Mennonite Central Committee partners with Friends Peace House, founded by the Evangelical Friends Church of Rwanda in 1995. Its gacaca and reintegration program distributes material aid to former prisoners and survivors alike, and provides workshops in which they meet to listen to one another and learn about reconciliation from a biblical perspective. The following story concerns another of its ministries, Femmes en Dialogue (Women in Dialogue, or FED), and comes from a report by Doug Hiebert in the April-June 2009 MCC Peace Office Newsletter. (Read the entire article and others on MCC work in Rwanda and Burundi at mcc.org/respub/pon/.)

 

Nyiransabimana Seraphine (orange scarf), 43, part of Women in Dialogue, during an interview in her home in Kigali, Rwanda.
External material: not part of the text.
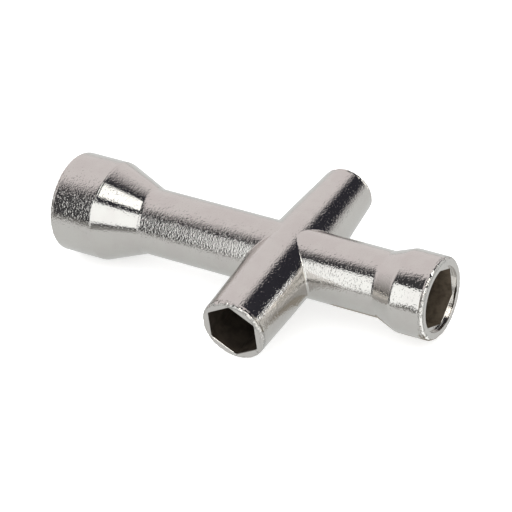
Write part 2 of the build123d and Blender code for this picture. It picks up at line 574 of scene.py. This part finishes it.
def only_in_reflections(sheet):
    sheet.visible_camera = False
    sheet.visible_diffuse = False
    sheet.visible_shadow = False


def make_floor():
    material, nodes, links, shader = new_material("floor")
    shader.inputs["Base Color"].default_value = (0.93, 0.93, 0.93, 1)
    shader.inputs["Emission Color"].default_value = (1, 1, 1, 1)
    shader.inputs["Emission Strength"].default_value = FLOOR_GLOW
    shader.inputs["Roughness"].default_value = MATT
    low, high = -FLOOR_REACH, FLOOR_REACH
    corners = level([(low, low), (high, low), (high, high), (low, high)], FLOOR_Z)
    floor = make_sheet("floor", corners, material)
    floor.visible_glossy = False


def make_table():
    """What reflections see of the floor: a greyer sheet with an edge in front of the wrench."""
    material, nodes, links, shader = new_material("table")
    shader.inputs["Base Color"].default_value = TABLE_GREY
    shader.inputs["Emission Color"].default_value = TABLE_GLOW_COLOUR
    shader.inputs["Emission Strength"].default_value = TABLE_GLOW
    shader.inputs["Roughness"].default_value = MATT
    shader.inputs["Specular IOR Level"].default_value = 0.0
    only_in_reflections(make_sheet("table", level(TABLE_CORNERS, FLOOR_Z + SHEET_LIFT), material))


def make_world():
    """Even white light for the floor and the eye. Reflections show a studio with dark gaps."""
    world = bpy.data.worlds.new("studio")
    world.use_nodes = True
    bpy.context.scene.world = world
    nodes, links = world.node_tree.nodes, world.node_tree.links
    place = nodes.new("ShaderNodeTexCoord")
    split = nodes.new("ShaderNodeSeparateXYZ")
    links.new(place.outputs["Generated"], split.inputs["Vector"])
    x, y, z = split.outputs
    slant = maths(nodes, links, "SUBTRACT", y, maths(nodes, links, "MULTIPLY", x, SLANT_X))
    slant = maths(nodes, links, "SUBTRACT", slant, maths(nodes, links, "MULTIPLY", z, SLANT_Z))
    axes = {"x": x, "y": y, "z": z, "slant": slant}

    studio = CEILING
    for colour, *edges in PATCHES:
        where = 1.0
        for axis, start, end in edges:
            if start < end:
                edge = remap(nodes, links, axes[axis], start, end, 0, 1)
            else:
                edge = remap(nodes, links, axes[axis], end, start, 1, 0)
            where = maths(nodes, links, "MULTIPLY", where, edge)
        studio = colour_mix(nodes, links, where, studio, colour)

    path = nodes.new("ShaderNodeLightPath")
    seen = colour_mix(nodes, links, path.outputs["Is Glossy Ray"], WHITE_LIGHT, studio)
    links.new(seen, nodes["Background"].inputs["Color"])


def make_card(name, corners, strength, colour):
    """A card beside the wrench, or a patch on the table, which only its reflections show."""
    material = bpy.data.materials.new(name + "_light")
    material.use_nodes = True
    nodes, links = material.node_tree.nodes, material.node_tree.links
    nodes.clear()
    glow = nodes.new("ShaderNodeEmission")
    glow.inputs["Color"].default_value = (*colour, 1)
    glow.inputs["Strength"].default_value = strength
    links.new(glow.outputs["Emission"], nodes.new("ShaderNodeOutputMaterial").inputs["Surface"])
    only_in_reflections(make_sheet(name, corners, material))


# ---------------------------------------------------------------- assembly

def dress(piece, node, materials):
    """piece stands for the CAD node, moves with it, and takes the finishes."""
    for material in materials:
        piece.data.materials.append(material)
    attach(piece, "root")
    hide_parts(node)


plate_x = nickel("nickel_plate_long_bar", (0.17, 0.6, 0.6), pit_depth=0.012)
plate_y = nickel("nickel_plate_cross_bar", (0.6, 0.17, 0.6), pit_depth=0.008)
# Painted light and shade: the long bar's socket inside is lighter, the cross bar's darker.
socket_inside_painted_light = dark_socket_inside(
    "socket_inside_long_bar_painted_light", "x", dark=(0.08, 0.062, 0.042), light=(0.15, 0.12, 0.088),
)
socket_inside_painted_shade = dark_socket_inside(
    "socket_inside_cross_bar_painted_shade", "y", dark=(0.028, 0.021, 0.015), light=(0.055, 0.044, 0.033),
)
long_arm = make_arm("long_arm_body", (-1, 0, 0), LONG_ARM_GRAIN, **LONG_ARM)
short_arm = make_arm("short_arm_body", (1, 0, 0), SHORT_ARM_GRAIN, **SHORT_ARM)
dress(make_cross_bar(), "cross_bar", [plate_y, socket_inside_painted_shade])
dress(long_arm, "long_arm", [plate_x, socket_inside_painted_light])
dress(short_arm, "short_arm", [plate_x, socket_inside_painted_light])
dress(make_seam("long_arm_braze", -1), "long_arm_seam", [plate_x])
dress(make_seam("short_arm_braze", 1), "short_arm_seam", [plate_x])
for material_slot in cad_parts["dowel"].material_slots:
    material_slot.material = socket_inside_painted_light

make_camera()
make_floor()
make_table()
make_world()
for card in CARDS:
    make_card(*card)

bpy.context.scene.view_settings.view_transform = "Standard"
Seraphine is a Hutu. Her husband is in prison, accused of acts of genocide. Antoinette is a survivor, and much of her family was killed. Both women were participants in one of the first FED seminars… These two women initially wanted nothing to do with each other. To make matters worse, Seraphine was sure that Antoinette was continuing to look down on her in a haughty sort of way. They refused to greet each other and, in fact, Antoinette wanted to take revenge on Seraphine for the deaths of her family.

However, as the seminar progressed, both women’s hearts began to be softened. Near the end, both women shared their stories. Antoinette told how she and her family had been attacked by a group of men with machetes and left for dead. Miraculously she survived… She pulled down her shirt at the nape of her neck to reveal a deep, ugly scar. This explained her “haughty” look: some nerves had been severed in the attack and she had lost some motion in her neck.

As Antoinette told her story and showed her scars, Seraphine’s walls of hatred and emotion broke down and the two of them embraced as they forgave one another. Now, these women visit one another, eat together, and work shoulder to shoulder. They have also encouraged others to reconcile.